From The Dream and the Dialogue: Adrienne Richs Feminist Poetics. Copyright © 1994 by The University of Tennessee Press.
(from an interview with Bill Moyers)
RICH: Well, that line"there where you have landed, stripped as you are"is multi-layered. Even as I was writing "Dedications," I wanted the poem to speak to people as individuals, but also as individuals multiplied over and over and over and over: the mother or father, as the case may be, warming milk by the stove with the infant over the shoulder; someone reading a book because she or he, too, is thirsty late at night; the office worker still in the office after rush hour.

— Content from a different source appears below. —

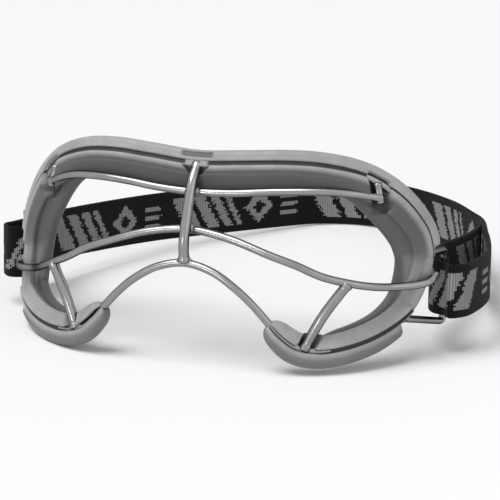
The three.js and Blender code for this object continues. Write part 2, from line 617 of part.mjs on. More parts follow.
// The slider: two outer bars in front of the webbing, one behind it, and a rail past each edge.
function addSlider() {
  const gap = STRAP_THICKNESS / 2 + SLIDER_GAP;
  const height = STRAP_WIDTH + 2 * (SLIDER_GAP + SLIDER_RAIL);
  const pitch = SLIDER_SLOT + SLIDER_BAR;
  const level = gap + SLIDER_BAR_THICKNESS / 2;
  const length = 2 * pitch + SLIDER_BAR;
  const base = -(SLIDER_GAP + SLIDER_RAIL);
  const bars = [[-pitch, level], [0, -level], [pitch, level]].map(([x, y]) =>
    roundedBar(SLIDER_BAR, SLIDER_BAR_THICKNESS, height).translate(x, y, base));
  const rails = [base, STRAP_WIDTH + SLIDER_GAP].map((z) =>
    roundedBar(length, 2 * (gap + SLIDER_BAR_THICKNESS), SLIDER_RAIL).translate(0, 0, z));
  const [first, ...others] = [...bars, ...rails].map(toSolid);
  const body = others.reduce((whole, next) => whole.add(next), first);
  addPart("strap_slider", toGeometry(body).applyMatrix4(onSliderRun()), plastic, strapGroup);
}

// A bar tack: one thread that zigzags up the webbing.
function bartack() {
  const step = STITCH_LENGTH / STITCH_TURNS;
  const half = STITCH_THREAD / 2;
  const swing = (turn) => (turn % 2 ? 1 : -1) * (STITCH_WIDTH / 2);
  const near = [];
  const far = [];
  for (let turn = 0; turn <= STITCH_TURNS; turn++) {
    near.push(new THREE.Vector2(swing(turn) - half, turn * step));
    far.push(new THREE.Vector2(swing(turn) + half, turn * step));
  }
  const shape = new THREE.Shape([...near, ...far.reverse()]);
  return new THREE.ExtrudeGeometry(shape, { depth: STITCH_THREAD, bevelEnabled: false });
}

// Sews a tack to one face of the webbing, at the place of its path nearest to one beside a loop.
function addTack(name, side, place) {
  const target = besideLoop(side, place);
  const count = STRAP_STEPS * SCAN_SAMPLES;
  const distance = (i) => strapCurve.getPointAt(i / count).distanceTo(target);
  const nearest = [...Array(count).keys()].reduce((best, i) => (distance(i) < distance(best) ? i : best));
  const along = strapCurve.getTangentAt(nearest / count);
  const outward = new THREE.Vector3(-along.y, along.x, 0);
  const up = new THREE.Vector3(0, 0, 1);
  const origin = strapCurve.getPointAt(nearest / count);
  origin.addScaledVector(outward, STRAP_THICKNESS / 2 + WELD_GAP);
  origin.z = (STRAP_WIDTH - STITCH_LENGTH) / 2;
  const matrix = new THREE.Matrix4().makeBasis(up.clone().cross(outward), up, outward).setPosition(origin);
  addPart(name, bartack().applyMatrix4(matrix), thread, strapGroup);
}

addRim();
addBrow();
addEyeBar();
addCentrePost();
addCheekStruts();
addStrapLoops();
addGasket();
addStrap();
addSlider();
addTack("bar_tack_left", -1, LEFT_TACK_SHARE);
addTack("bar_tack_right", 1, RIGHT_TACK_SHARE);

// The part's frame stands on the table under the middle of its bounding box.
const bounds = new THREE.Box3().setFromObject(goggles, true);
const middle = bounds.getCenter(new THREE.Vector3());
goggles.position.set(-middle.x, -middle.y, -bounds.min.z);

export default goggles;
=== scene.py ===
# %% [markdown]
# # Wire lacrosse goggles
# A pair of goggles is a cage of welded wire, a soft gasket pressed over the cage's rim, and an
# elastic strap. The CAD model gives their sizes and joints. This script dresses them: it draws the
# wires round and smooth, gives the gasket its lips, notches and fin, weaves the strap, and sets up
# a plain studio. Every length is in millimetres until it becomes a mesh, which is in metres.

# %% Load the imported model
import math
from functools import partial

import bpy
import mathutils
import numpy as np
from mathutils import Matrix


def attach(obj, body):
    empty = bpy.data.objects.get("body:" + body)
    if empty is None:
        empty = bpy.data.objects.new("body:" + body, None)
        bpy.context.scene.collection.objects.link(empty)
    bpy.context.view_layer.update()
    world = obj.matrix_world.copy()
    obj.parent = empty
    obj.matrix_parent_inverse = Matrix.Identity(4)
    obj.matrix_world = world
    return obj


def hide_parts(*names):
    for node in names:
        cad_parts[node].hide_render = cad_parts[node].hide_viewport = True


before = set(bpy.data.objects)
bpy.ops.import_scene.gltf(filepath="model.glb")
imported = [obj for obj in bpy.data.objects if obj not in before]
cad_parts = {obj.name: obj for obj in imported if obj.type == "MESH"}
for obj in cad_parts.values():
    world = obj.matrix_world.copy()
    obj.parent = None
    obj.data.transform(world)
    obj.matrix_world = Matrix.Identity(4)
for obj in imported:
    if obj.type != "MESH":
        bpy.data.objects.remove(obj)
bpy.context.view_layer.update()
print("nodes:", sorted(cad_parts))

# %% [markdown]
# ## Where things are
# The drawing has its own zero: the centre plane, the front of the cheeks and the foot of the
# gasket's outline. The CAD model stands on the middle of its bounding box, so one shift joins the
# two. The sizes are the CAD model's, because each dressed piece lies where its plain one does.

# %% Sizes of the object in millimetres
MM = 0.001
CAD_SHIFT = np.array((-1.255, -102.246, -1.097))
HALF_WIDTH, FRAME_HEIGHT, WRAP_DEPTH = 90.0, 88.0, 45.0
FRONT_Y, LEAN_START, LEAN_RISE, LEAN_DEPTH = -8.5, 34.0, 47.3, 18.7
LEAN_POWER, WRAP_POWER = 1.5, 3.6
TEMPLE_SPRING, TEMPLE_RACK, RACK_SHARES = 6.0, 2.6, (0.22, 0.42)
RIM_RADIUS, STRUT_RADIUS, BROW_STRUT_RADIUS, LOOP_RADIUS = 1.6, 2.1, 1.8, 1.5
WELD_GAP = 0.4
print("frame:", 2 * HALF_WIDTH, "x", WRAP_DEPTH, "x", FRAME_HEIGHT, "mm")

# %% [markdown]
# ## The mask surface
# All wires of such a cage are bent over one former, so they lie on one curved surface, which wraps
# back at the temples and leans back at the brow. A formula for its depth keeps them all on it. The
# photographed frame is also sprung: its right temple lies a little high and its left one low.


# %% The mask surface
def smooth(value, start, end):
    """Smooth rise from 0 at start to 1 at end: 3 t squared minus 2 t cubed."""
    t = np.clip((np.asarray(value, float) - start) / (end - start), 0, 1)
    return t * t * (3 - 2 * t)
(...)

As pan of a collectivity.
And then, in this last line, I thought first of all of someone dying of AIDS. I thought of any person in an isolate situation for whom there was perhaps nothing but a book of poems to put her or him into a sense of relation with the world of other human beings, or perhaps someone in prison. But finally I was thinking of our society, stripped of so much of what was hoped for and promised and given nothing in exchange but material commodities, or the hope of obtaining material commodities. And for me, that is being truly stripped.
MOYERS: Then you go on to say, "I know you are reading this poem which is not in your language/guessing at some words while others keep you reading. .." Something like this happens to me when I read a poem: One minute I'm puzzling over some word or image, but the next line carries me forward beyond my misunderstanding into another realm of discovery.
RICH : Yes, and I had in mind an even more literal case as well--someone reading a poem in American English the way I would read a poem in Spanish or French or some other language that I know slightly, or used to know better, but of which I have forgotten a lot of the vocabulary, guessing at some words, yet struggling, and carried on by something in that poem. But what is that? And why do I want to know what it is? I want to know because whatever it is in my poem that keeps you reading is some kind of bond or filament between us, something that I've been able to put there that speaks even to this other person, whose language this is not.
MOYERS : How important is your audience when you are actually writing the poem? Do you picture the audience?
RICH : I write for whoever might read. I recently saw a very interesting distinction made by the African Canadian writer Marlene Nourbese Philip. She speaks of the difference between community, audience, and market. I believe that I write for a community. Obviously, I write for a community of other poets, people whom I know, people with whom I have already connected in some way, but I also write for whoever will constitute a new and expanded community audience.
MOYERS : What inspired "Dedications"? For whom were you writing it?
RICH : "Dedications" is the final section of a long poem, "An Atlas of the Difficult World," which reflects on the condition of my country, which I wrote very consciously as a citizen poet, looking at the geography, the history, the peoples of my country. I started writing "An Atlas of the Difficult World" just before the Gulf War, so I was writing it during and after the Gulf War, and "Dedications" came to me as a way of creating a personal dialogue with many different kinds of readers who might have read this whole poem and connected with it here or there. But I wanted "Dedications" to be there at the end, waiting for the reader.
MOYERS: So you did have the audience in mind, even though you couldn't picture the particular reader or listener.
RICH : I made up some readers and listeners, but I also remembered and recognized actual people, as a fiction writer might, in that section and throughout the poem. The poem is full of voices: they're not all my voice, they're not all women's voices, some of them are men's voices, but, yes, I certainly had an audience in mind. The distinction between community, audience, and market is a really important distinction for an artist of any kind. There is a community of those whose work and whose lives you respect and love and cherish, a community that gives you the strength to create, to push boundaries, to take risks, a community that perhaps challenges you to do all that.
There is an audience of those unknown to you but whom your words are going to reach. You can't know them in advance, but you can hope for them, desire them. Market, on the other hand, is all about packaging and buying and selling, and the corresponding group would be the consumer. I don't want my poetry to be consumed in that sense. I do want it to be used.
I was very moved by Robert Bly's just now reading Neruda's "Ode to My Socks," which ends with the poet's saying that something beautiful is twice beautiful, something good is doubly good, when it is a pair of socks--warm socks in winter. It's an ode to a very beautiful pair of socks that someone had made for Neruda. I think that what is beautiful is doubly beautiful and what is good is doubly good when it can be truly used, not consumed, but used in lives, and probably used in ways that, as an artist, you could never fully know or anticipate.